The pivotal points of the NETHERZONE are land developments, planned subdivisions and recreational communities constructed during the late '50s and early '60s. Entire infrastructures were built, communities planned. Roads were built, street signs installed, palm trees planted, sewer systems installed, yet few people actually settled there. Now there are modern ghost towns, simultaneously established and abandoned. This configuration which mazes between the Utopian and the Dystopian perhaps represents a place of past and future places, overlays of images, territory, names, desires, actions. Perhaps no distance is covered but a new terrain emerges - a place which is no place. An Elsewhere which is a technologically produced "disaster" as media or touristic spectacles, but also as phenomena of such vast scale that they can be seen as cataclysms. The way in which such cultural productions end up blurred with natural phenomena dusts my imagination with uncertainty and indeterminacy, and sets me on strange trajectories.


Notes from the field:

The rental car as home is full of dirt, roving crumbs, crumbling maps, torn-out telephone book pages, dirty clothes, empty water bottles sucked dry, a crushed hat, displaced stones, more maps, receipts for road food, and two figs freshly picked from a tree in downtown Los Angeles, the "City of Quartz". I drive by the house I grew up in. It looks like a still photograph from another era superimposed on a movie of L.A.

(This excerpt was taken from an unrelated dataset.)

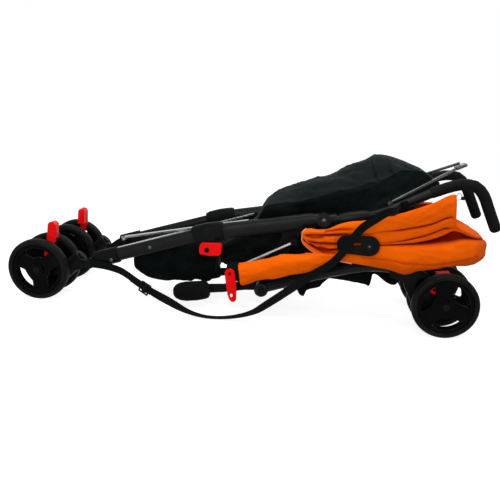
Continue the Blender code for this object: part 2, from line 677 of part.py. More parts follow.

I spend the days in the desert. I look for places I've read or heard about which I cannot find. I see time in the stones. A canyon filled with volcanics, metamorphics and sedimentaries is riddled with fossils. I feel queasy with astonishment and the heat. The extreme is divine. What moves is either reptile or machine.

The viewfinder of my camera as home. The quiet solitude of resting my good left eye against the cool black metal. The mind becomes quiet as it escapes through this hole. Light rays converge to fill the space inside. The stillness awakens cellular memories of earthquakes, floods, fires, riots, landslides, mud slides, debris flows, air pollution and drought. I think of the salty fluid surrounding my eyes as they blink in the sunlight coming through the lens.

Question: What are the links between particular spatial phenomena and the ideas of inhabiting nothingness, psychic rootlessness and falling outside of ourselves?

I believe I have temporarily lost my spatial/temporal geographic homeland. The zone between Mexico and the United States is the interstitial space of my recent meanderings. I have driven so many miles and walked and walked and I am tired today. Home in the past ten days has been a twenty-nine foot long boat, a rental car, and various rooms of differing sizes and degrees of hardness/softness. The cosmological systems which I habitually use to determine my sense of "hereness" are becoming brittle. Bit by bit they erode. I long to return to the edge of the map. To another black line separating land and sea. On the line, I sometimes find myself standing in water, sometimes on sand.

Breathing is easier in this fluctuating NETHERZONE.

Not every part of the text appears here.